Task statement.
Copy, character for character, the lines running from the one with "for number, height" to the one with "if empty is", ends included. Leave out every other line.
* start Data segment *
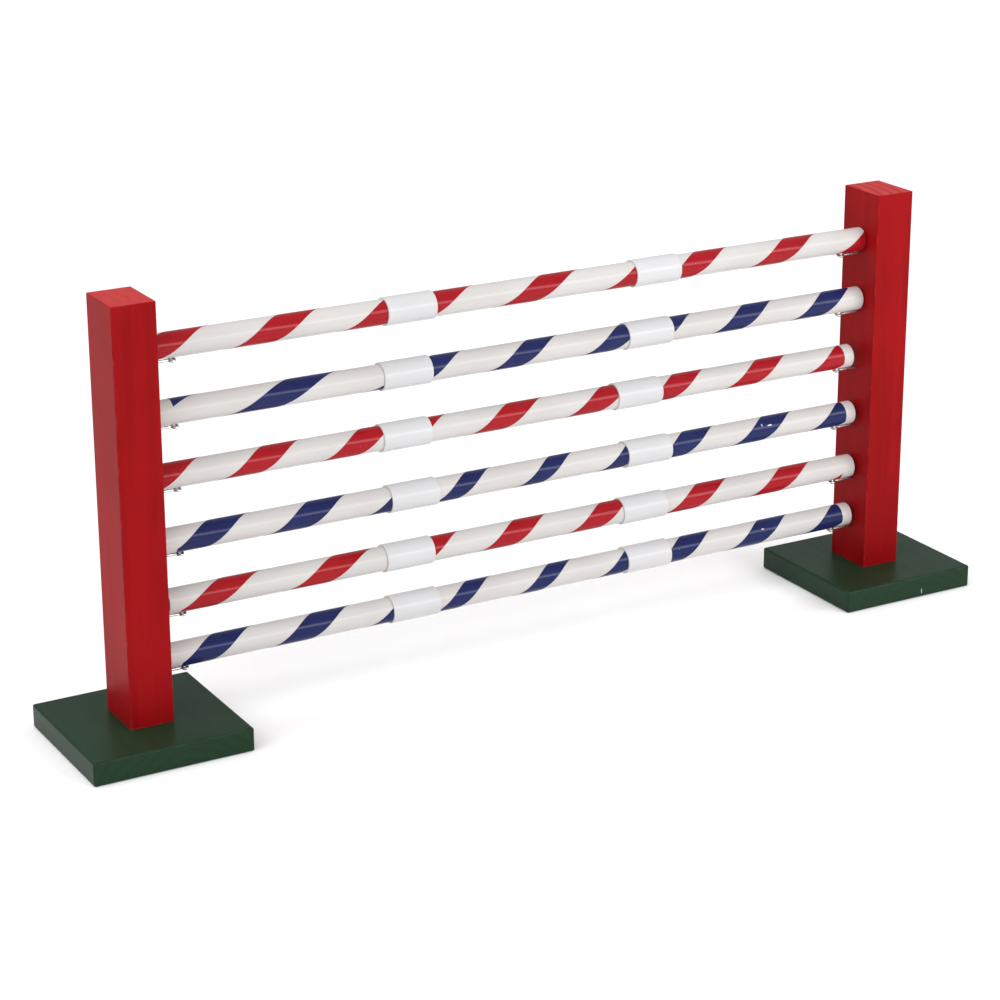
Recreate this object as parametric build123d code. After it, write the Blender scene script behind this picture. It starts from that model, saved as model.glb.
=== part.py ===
"""Small-animal agility hurdle: two wooden stands and six bars that lie on screw eyes.

Millimetres, +Z up, the floor at Z = 0. X runs along the bars, and the front is -Y.
"""
from build123d import *
from math import acos, degrees, sin
import os

# ---- stands ----
post_width = 33.5          # along X
post_depth = 45.0          # along Y
post_length = 313.5
post_spacing = 648.5       # centre to centre along X
post_setback = 2.5         # the posts stand this far behind the middle of their bases
post_edge = 0.8            # eased arrises
base_width = 123.0         # along X
base_depth = 120.0         # along Y
base_thickness = 18.0
base_edge = 1.6            # sanded round

# ---- bars, top bar first ----
bar_heights = (292.0, 243.1, 195.9, 147.2, 101.0, 59.0)   # axes above the floor
bar_shifts = (2.4, 1.5, -3.7, 0.1, 1.4, 0.4)              # each bar lies a little off centre along X
tube_length = 202.0        # one of the three sections of a bar
tube_outer = 18.8
tube_wall = 1.4
tube_edge = 0.3
joint_gaps = (1.5, 2.0, 0.0, 0.0, 0.0, 0.0)               # the sections of some bars don't quite meet
sleeve_length = 40.0
sleeve_wall = 1.25
sleeve_edge = 0.3
left_sleeve_shifts = (-2.75, -5.5, -2.5, -0.5, -6.5, -1.0)   # sleeves are pushed on by hand, off the joint
right_sleeve_shifts = (6.75, 1.5, -1.5, 4.5, -0.5, 5.0)

# ---- screw eyes that carry the bars ----
eye_wire = 2.1
eye_reach = 22.2           # from the post's face to the far side of the ring
eye_ring_outer = 6.2
eye_neck_radius = 2.0      # the reverse bend between rod and ring
eye_mouth = 135.0          # where the wire's cut end stops, in degrees from the ring's far side
eye_tilt = 17.0            # the ring's front edge is turned down this far
eye_drop = 11.2            # the rod's axis lies this far below the bar's axis
eye_shank = 13.0           # length inside the post
eye_thread_outer = 2.5
eye_thread_root = 1.7
eye_thread_pitch = 0.9
eye_tip = 1.8

# ---- wood screws that hold each post on its base ----
screw_length = 50.0
screw_outer = 4.0
screw_root = 2.8
screw_pitch = 1.8
screw_tip = 4.0
screw_smooth = 16.0        # plain length under the head
screw_head_outer = 8.0
screw_head_height = 2.4
screw_recess = 0.6         # the heads lie this far inside the base's underside
screw_clearance = 0.15     # radial play in the base's holes
screw_spacing = 24.0       # along Y
cross_width = 1.1          # the driver's cross recess
cross_length = 4.6
cross_depth = 1.6
pilot_spare = 0.5          # every drilled hole runs on this far past its screw

sides = {"left": -1, "right": 1}
standing = (Align.CENTER, Align.CENTER, Align.MIN)
hanging = (Align.CENTER, Align.CENTER, Align.MAX)


def threaded_rod(outer, root, pitch, length, tip):
    """A screw thread drawn as rings, along +Z from 0 to length, with a pointed end."""
    turns = int((length - tip) / pitch)
    start = length - tip - turns * pitch
    points = [(0, 0), (root / 2, 0), (root / 2, start)]
    for turn in range(turns):
        low = start + turn * pitch
        points.append((outer / 2, low + pitch / 2))
        points.append((root / 2, low + pitch))
    points.append((0, length))
    return revolve(Plane.XZ * make_face(Polyline(*points, close=True)), Axis.Z)


def stand_x(side):
    return sides[side] * post_spacing / 2


def screw_places(side):
    """Where the two wood screws rise through the base, on the floor plane."""
    return [Pos(stand_x(side), post_setback + row * screw_spacing / 2, 0) for row in (-1, 1)]


def eye_place(side, height):
    """The spot on the post's inner face where a screw eye goes in; its Z points to the other stand."""
    face_x = stand_x(side) - sides[side] * post_width / 2
    spot = Plane((face_x, post_setback, height - eye_drop), x_dir=(0, 1, 0), z_dir=(-sides[side], 0, 0))
    return Location(spot)


def post(side):
    timber = Box(post_width, post_depth, post_length, align=standing)
    upright_edges = timber.edges().filter_by(Axis.Z)
    top_edges = timber.edges().group_by(Axis.Z)[-1]
    timber = Pos(stand_x(side), post_setback, base_thickness) * fillet(upright_edges + top_edges, post_edge)
    for height in bar_heights:
        hole = Cylinder(eye_thread_outer / 2, eye_shank + pilot_spare, align=hanging)
        timber -= eye_place(side, height) * hole
    pilot_top = screw_recess + screw_length + pilot_spare
    for place in screw_places(side):
        pilot = Cylinder(screw_outer / 2, pilot_top - base_thickness, align=standing)
        timber -= place * Pos(0, 0, base_thickness) * pilot
    return timber


def base(side):
    board = fillet(Box(base_width, base_depth, base_thickness, align=standing).edges(), base_edge)
    board = Pos(stand_x(side), 0, 0) * board
    for place in screw_places(side):
        bore = Cylinder(screw_outer / 2 + screw_clearance, base_thickness, align=standing)
        mouth = Cylinder(screw_head_outer / 2, screw_recess, align=standing)
        sink = Cone(screw_head_outer / 2, screw_outer / 2, screw_head_height, align=standing)
        board -= place * bore
        board -= place * mouth
        board -= place * Pos(0, 0, screw_recess) * sink
    return board


def wood_screw():
    """A countersunk screw, head down on Z = 0, with a cross recess in its head."""
    head = Cone(screw_head_outer / 2, screw_outer / 2, screw_head_height, align=standing)
    neck = Cylinder(screw_outer / 2, screw_smooth, align=standing)
    thread_length = screw_length - screw_smooth
    thread = Pos(0, 0, screw_smooth) * threaded_rod(screw_outer, screw_root, screw_pitch, thread_length,
                                                    screw_tip)
    screw = head + neck + thread
    for length, width in ((cross_length, cross_width), (cross_width, cross_length)):
        screw -= Box(length, width, cross_depth, align=standing)
    return screw


def base_screws(side):
    return Compound([place * Pos(0, 0, screw_recess) * wood_screw() for place in screw_places(side)])


def screw_eye():
    """Shank along -Z from the post's face, rod along +Z, and a ring bent in the plane XZ."""
    ring_radius = (eye_ring_outer - eye_wire) / 2
    bend = acos(eye_neck_radius / (eye_neck_radius + ring_radius))
    ring_centre = eye_reach - eye_ring_outer / 2
    rod_end = ring_centre - (ring_radius + eye_neck_radius) * sin(bend)
    rod = Line((0, 0), (rod_end, 0))
    neck = JernArc(rod @ 1, rod % 1, eye_neck_radius, -degrees(bend))
    ring_start = -90.0 - degrees(bend)
    ring = JernArc(neck @ 1, neck % 1, ring_radius, eye_mouth - ring_start)
    path = Curve() + [rod, neck, ring]
    wire = sweep(Plane.YZ * Circle(eye_wire / 2), path=path)
    bent_wire = Plane((0, 0, 0), x_dir=(0, 0, 1), z_dir=(0, 1, 0)).location * wire
    shank = threaded_rod(eye_thread_outer, eye_thread_root, eye_thread_pitch, eye_shank, eye_tip)
    return bent_wire + Rot(180, 0, 0) * shank


def placed_eye(side, height):
    """The ring lies nearly level, with its front edge turned down by eye_tilt."""
    return eye_place(side, height) * Rot(0, 0, -sides[side] * eye_tilt) * screw_eye()


def pipe(length, outer, wall, edge):
    """A plain tube along X about the origin, its outer end edges eased."""
    body = Cylinder(outer / 2, length, rotation=(0, 90, 0))
    body = fillet(body.edges(), edge)
    return body - Cylinder(outer / 2 - wall, length, rotation=(0, 90, 0))


def bar_pieces(number):
    """The three tubes and two sleeves of one bar, by node name."""
    index = number - 1
    x = bar_shifts[index]
    axis = Pos(x, post_setback, bar_heights[index])
    tube = pipe(tube_length, tube_outer, tube_wall, tube_edge)
    sleeve = pipe(sleeve_length, tube_outer + 2 * sleeve_wall, sleeve_wall, sleeve_edge)
    step = tube_length + joint_gaps[index]
    joint = step / 2
    return {
        f"bar_{number}_left_tube": axis * Pos(-step, 0, 0) * tube,
        f"bar_{number}_middle_tube": axis * tube,
        f"bar_{number}_right_tube": axis * Pos(step, 0, 0) * tube,
        f"bar_{number}_left_sleeve": axis * Pos(left_sleeve_shifts[index] - joint, 0, 0) * sleeve,
        f"bar_{number}_right_sleeve": axis * Pos(right_sleeve_shifts[index] + joint, 0, 0) * sleeve,
    }


nodes = {}
for side in sides:
    nodes[f"{side}_base"] = base(side)
    nodes[f"{side}_post"] = post(side)
    nodes[f"{side}_base_screws"] = base_screws(side)
    for number, height in enumerate(bar_heights, start=1):
        nodes[f"{side}_eye_{number}"] = placed_eye(side, height)
for number in range(1, len(bar_heights) + 1):
    nodes.update(bar_pieces(number))

os.makedirs("parts", exist_ok=True)
for name, shape in nodes.items():
    export_step(shape, f"parts/{name}.step")
print(len(nodes), "nodes")
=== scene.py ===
"""The agility hurdle's looks: painted stands, glossy tubes with wound colour bands, nickel screw eyes."""

from math import cos, pi, radians, sin

import bmesh
import bpy
from mathutils import Matrix, Vector


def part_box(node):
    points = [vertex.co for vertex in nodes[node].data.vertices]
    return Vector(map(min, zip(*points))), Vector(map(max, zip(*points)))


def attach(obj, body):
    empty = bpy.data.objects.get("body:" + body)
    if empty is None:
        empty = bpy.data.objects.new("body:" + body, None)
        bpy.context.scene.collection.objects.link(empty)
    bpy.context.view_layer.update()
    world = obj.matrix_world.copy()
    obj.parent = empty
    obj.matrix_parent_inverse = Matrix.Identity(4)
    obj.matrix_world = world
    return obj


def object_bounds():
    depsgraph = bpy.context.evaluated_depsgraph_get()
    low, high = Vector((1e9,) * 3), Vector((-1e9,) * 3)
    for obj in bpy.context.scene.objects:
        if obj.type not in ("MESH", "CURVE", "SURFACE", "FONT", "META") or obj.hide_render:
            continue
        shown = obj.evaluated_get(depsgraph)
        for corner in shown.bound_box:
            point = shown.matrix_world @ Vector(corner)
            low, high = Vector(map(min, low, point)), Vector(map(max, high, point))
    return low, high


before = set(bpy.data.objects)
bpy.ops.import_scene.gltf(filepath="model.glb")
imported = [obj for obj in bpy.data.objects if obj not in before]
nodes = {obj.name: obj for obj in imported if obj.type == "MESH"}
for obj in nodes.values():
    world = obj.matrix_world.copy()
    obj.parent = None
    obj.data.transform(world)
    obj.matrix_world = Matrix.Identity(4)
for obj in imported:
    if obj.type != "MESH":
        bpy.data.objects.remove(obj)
cad_low, cad_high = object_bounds()

MM = 0.001
AXES = (0, 1, 2)
X, Y, Z = AXES
BARS = (1, 2, 3, 4, 5, 6)         # from the top; odd bars are red and white, even bars blue and white
SIDES = ("left", "right")
SECTIONS = ("left", "middle", "right")

# One winding per tube, in millimetres: where a band's left edge crosses the very front of the tube,
# measured from the hurdle's middle, then the pitch of the winding and the width of the band along the tube.
WINDINGS = {
    1: ((-229.5, 88.0, 31.5), (-12.5, 91.0, 31.0), (127.0, 84.0, 29.0)),
    2: ((-230.0, 112.0, 38.5), (-22.5, 82.0, 25.5), (175.5, 76.5, 27.0)),
    3: ((-242.5, 79.0, 29.0), (-39.5, 83.0, 29.0), (189.0, 78.5, 28.0)),
    4: ((-287.5, 80.0, 30.5), (-0.5, 73.0, 20.0), (196.5, 75.0, 28.0)),
    5: ((-283.0, 91.5, 31.5), (-33.0, 77.5, 28.0), (134.0, 81.0, 28.5)),
    6: ((-287.5, 80.0, 30.0), (-1.0, 73.0, 20.0), (195.5, 74.5, 28.0)),
}
BARE_END = 9.3                    # most bands stop this far short of the bar's end, in millimetres
OTHER_BARE_ENDS = {
    (1, "left"): 0.0,
    (1, "right"): 0.0,
    (2, "left"): 11.5,
    (3, "left"): 0.0,
    (5, "right"): 12.0,
}
BAND_THICKNESS = 0.12 * MM
BAND_BEVEL = 0.08 * MM
BAND_ROOT = 0.05 * MM             # how far a band's sides reach into the tube
BAND_STEP = radians(4)            # the mesh's step round the tube, at most
BAND_CREASE = radians(25)         # edges sharper than this are drawn sharp
WELD = 0.0001 * MM                # points nearer than this are one point
UNDER_SLEEVE = 3 * MM             # a band runs on this far under a sleeve


# ---- node helpers ----

class Shader:
    """A material's node tree, with short calls for the nodes that the materials here share."""

    def __init__(self, name):
        self.material = bpy.data.materials.new(name)
        self.material.use_nodes = True
        self.tree = self.material.node_tree
        self.surface = self.tree.nodes["Principled BSDF"]
        coordinates = self.add("ShaderNodeTexCoord")
        self.place = coordinates.outputs["Object"]
        self.normal = coordinates.outputs["Normal"]

    def add(self, kind, **settings):
        node = self.tree.nodes.new(kind)
        for key, value in settings.items():
            setattr(node, key, value)
        return node

    def feed(self, socket, value):
        if isinstance(value, bpy.types.NodeSocket):
            self.tree.links.new(value, socket)
        else:
            socket.default_value = value

    def math(self, operation, first, second=0.0):
        node = self.add("ShaderNodeMath", operation=operation)
        self.feed(node.inputs[0], first)
        self.feed(node.inputs[1], second)
        return node.outputs[0]

    def blend(self, *parts):
        """The sum of some values, each times its own weight."""
        total = None
        for value, weight in parts:
            share = self.math("MULTIPLY", value, weight)
            total = share if total is None else self.math("ADD", total, share)
        return total

    def split(self, vector):
        node = self.add("ShaderNodeSeparateXYZ")
        self.feed(node.inputs[0], vector)
        return node.outputs

    def moved(self, offset, scale):
        """The place on the object, times scale, plus offset."""
        node = self.add("ShaderNodeMapping")
        self.feed(node.inputs["Vector"], self.place)
        node.inputs["Location"].default_value = offset
        node.inputs["Scale"].default_value = scale
        return node.outputs[0]

    def noise(self, size, stretch=(1, 1, 1), detail=2.0, roughness=0.5):
        """Noise with features about size metres across, longer along an axis whose stretch is under 1."""
        node = self.add("ShaderNodeTexNoise")
        self.feed(node.inputs["Vector"], self.moved((0, 0, 0), stretch))
        node.inputs["Scale"].default_value = 1 / size
        node.inputs["Detail"].default_value = detail
        node.inputs["Roughness"].default_value = roughness
        return node.outputs["Fac"]

    def ramp(self, value, low, high, start=0.0, end=1.0):
        """start below low, end above high, and smooth between."""
        node = self.add("ShaderNodeMapRange", interpolation_type="SMOOTHSTEP")
        self.feed(node.inputs["Value"], value)
        for key, number in (("From Min", low), ("From Max", high), ("To Min", start), ("To Max", end)):
            self.feed(node.inputs[key], number)
        return node.outputs["Result"]

    def mix(self, factor, first, second):
        node = self.add("ShaderNodeMix", data_type="RGBA")
        colours = [socket for socket in node.inputs if socket.type == "RGBA"]
        self.feed(node.inputs["Factor"], factor)
        for socket, colour in zip(colours, (first, second)):
            self.feed(socket, colour if isinstance(colour, bpy.types.NodeSocket) else (*colour, 1.0))
        return [socket for socket in node.outputs if socket.type == "RGBA"][0]

    def tint(self, colour, towards, where, strength):
        """The colour, moved towards another one by strength where the third value is 1."""
        return self.mix(self.math("MULTIPLY", where, strength), colour, towards)

    def bump(self, height, distance, strength):
        node = self.add("ShaderNodeBump")
        self.feed(node.inputs["Height"], height)
        node.inputs["Distance"].default_value = distance
        node.inputs["Strength"].default_value = strength
        self.feed(self.surface.inputs["Normal"], node.outputs[0])

    def set(self, **values):
        """Sets or links the surface's inputs, named with _ for each space."""
        for key, value in values.items():
            self.feed(self.surface.inputs[key.replace("_", " ")], value)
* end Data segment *
The answer.
    for number, height in enumerate(bar_heights, start=1):
        nodes[f"{side}_eye_{number}"] = placed_eye(side, height)
for number in range(1, len(bar_heights) + 1):
    nodes.update(bar_pieces(number))

os.makedirs("parts", exist_ok=True)
for name, shape in nodes.items():
    export_step(shape, f"parts/{name}.step")
print(len(nodes), "nodes")
=== scene.py ===
"""The agility hurdle's looks: painted stands, glossy tubes with wound colour bands, nickel screw eyes."""

from math import cos, pi, radians, sin

import bmesh
import bpy
from mathutils import Matrix, Vector


def part_box(node):
    points = [vertex.co for vertex in nodes[node].data.vertices]
    return Vector(map(min, zip(*points))), Vector(map(max, zip(*points)))


def attach(obj, body):
    empty = bpy.data.objects.get("body:" + body)
    if empty is None:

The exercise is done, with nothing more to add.